First, both the Kadrey court and the Copyright Office raised the issue of “market dilution,” a theory that could restrict the use of AI for researchers and other authors. Under this theory, outputs of large language models (LLMs) can dilute the market for works that are similar in style to those used in a training dataset. This theory is not based in copyright law, and distorts the interpretation of the fourth factor of a fair use analysis—market harm—which examines whether a work is a direct substitute that people would buy instead of the original work. Although the revised statement did not address market dilution directly, it noted that “at this time, the overall impact of GAI on future creativity is speculative.”
Second, in Bartz v. Anthropic, Judge Alsup suggested that fair use did not excuse Anthropic’s training on pirated works. A trial on the pirated copies used to create Anthropic’s central library and the resulting damages was scheduled for December, but Anthropic settled its lawsuit for $1.5 billion. On the other hand, in Kadrey v. Meta, Judge Chhabria held that Meta’s use of copyrighted works to train Llama was a fair use, even when Meta obtained those works from piracy websites. Legal scholars like Ed Lee, professor at Santa Clara Law, have argued against the idea that pirated books are “irredeemably” infringing, noting that this concept has no basis in copyright law. Currently, there has been no final judgment on whether using unauthorized copies for model training is fair use.
The LCA statement acknowledges what we have suspected about remuneration schemes—that they would likely provide limited revenue to individual creators, given the inherently large volume of works ingested to create large language models. The Bartz v. Anthropic settlement confirmed just how complicated it is to identify rightsholders.
It is worth noting that the cases that have been decided by courts are in the commercial context. Commercial v. noncommercial uses have a significant distinction in copyright law—teaching, scholarship, and research are favored purposes under the fair use doctrine. LCA will watch what courts say about noncommercial uses, and the implications for AI-based scholarship.
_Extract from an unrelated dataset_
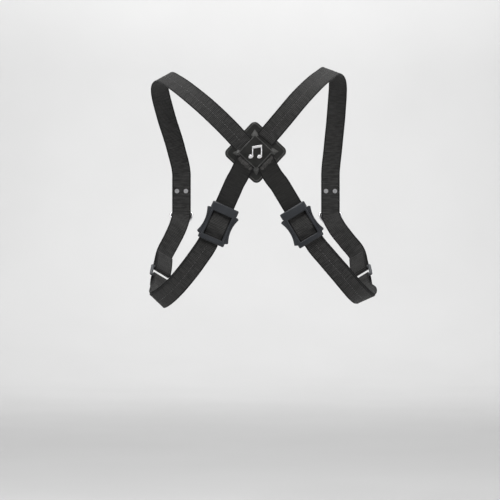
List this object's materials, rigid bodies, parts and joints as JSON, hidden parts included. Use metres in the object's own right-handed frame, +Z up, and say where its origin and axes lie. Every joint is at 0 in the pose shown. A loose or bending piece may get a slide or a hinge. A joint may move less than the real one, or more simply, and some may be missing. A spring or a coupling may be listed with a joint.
{
  "type": "saxophone harness",
  "caption": "Worn back harness for a saxophone: crossing webbing, back patch, strap sliders, arm loops and two D-rings that a hook cord ties to.",
  "frame": {"origin": "on the centre line, level with the tops of the shoulders and midway between back and chest", "axes": "+Z up, the wearer faces +Y, +X is the wearer's right"},
  "size_m": [0.2951, 0.212, 0.3114],
  "materials": {
    "liner": "soft brushed backing",
    "patch": "satin moulded",
    "emblem": "polished",
    "webbing": "woven",
    "elastic": "fine woven elastic",
    "thread": "close stitching",
    "ring_plastic": "fine satin",
    "slider_plastic": "satin moulded",
    "leather": "grained",
    "metal": "polished nickel"
  },
  "bodies": {
    "harness": {"patch_liner": "liner", "patch_base": "patch", "patch_cover": "patch", "patch_emblem": "emblem", "left_shoulder_strap": "webbing", "right_shoulder_strap": "webbing", "left_elastic": "elastic", "right_elastic": "elastic", "left_side_strap": "webbing", "right_side_strap": "webbing", "left_armpit_ring": "ring_plastic", "right_armpit_ring": "ring_plastic", "left_bar_tacks": "thread", "right_bar_tacks": "thread", "left_chest_tab": "leather", "right_chest_tab": "leather", "left_tab_rivets": "metal", "right_tab_rivets": "metal"},
    "left_slider_unit": {"left_slider": "slider_plastic", "left_slider_bridge": "webbing", "left_slider_loop": "webbing"},
    "right_slider_unit": {"right_slider": "slider_plastic", "right_slider_bridge": "webbing", "right_slider_loop": "webbing"},
    "left_ring": {"left_d_ring": "metal"},
    "right_ring": {"right_d_ring": "metal"}
  },
  "joints": [
    {"name": "left_slider_slide", "type": "slide", "parent": "harness", "child": "left_slider_unit", "axis": [0.4067, 0, 0.9135], "range_m": [-0.008, 0.02]},
    {"name": "right_slider_slide", "type": "slide", "parent": "harness", "child": "right_slider_unit", "axis": [-0.515, 0, 0.8572], "range_m": [-0.008, 0.02]},
    {"name": "left_ring_swing", "type": "hinge", "parent": "harness", "child": "left_ring", "pos_m": [-0.1, 0.102, -0.176], "axis": [1, 0, 0], "range_deg": [0, 110]},
    {"name": "right_ring_swing", "type": "hinge", "parent": "harness", "child": "right_ring", "pos_m": [0.1, 0.102, -0.176], "axis": [1, 0, 0], "range_deg": [0, 110]}
  ]
}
Finally, as generative AI raises concerns about labor practices, impacts on the environment, education, and society, we need to refine the way we talk about copyright law without simply waving away these concerns. While copyright law is not the tool to address these challenges, we encourage policymakers and advocates to consider other areas of law that might be more appropriately refined to address issues faced by creators in the context of generative AI.
On Creativity
A challenge with any new technology, and especially with AI, is that it is easier to imagine how existing technologies, their uses, and resulting artifacts might be displaced. But generative AI also has ample positive potential along with its broad applicability. We should expect that—as has been seen with photography, the VCR, the internet and web, and Adobe Photoshop—new forms of creativity will emerge now that easy-to-use AI tools are becoming broadly available. Some new uses might open up new markets that are adjacent to but different from familiar ones, and that development will alter the fair use analysis. And some will enhance creativity by adding new dimensions because doing so is now easier (for example, in an instance familiar to one of the authors, by asking a chatbot to write a poem where only professional prose might have been used before).
Looking Ahead
LCA remains committed to ensuring that copyright law serves its constitutional purpose: promoting the progress of science and useful arts, while protecting the rights of creators and the public interest to access and build on knowledge. As the legal landscape continues to evolve, we will evaluate our statement to ensure that it reflects our interpretation of law. LCA will continue to rely on the statement as the basis for our advocacy on AI and copyright to the US government, and to guide our participation in international coordination and setting of policy relating to AI and copyright.
Marjory Blumenthal is a Senior Policy Fellow with ALA. Katherine Klosek is the director, Information Policy and Federal Relations, ARL.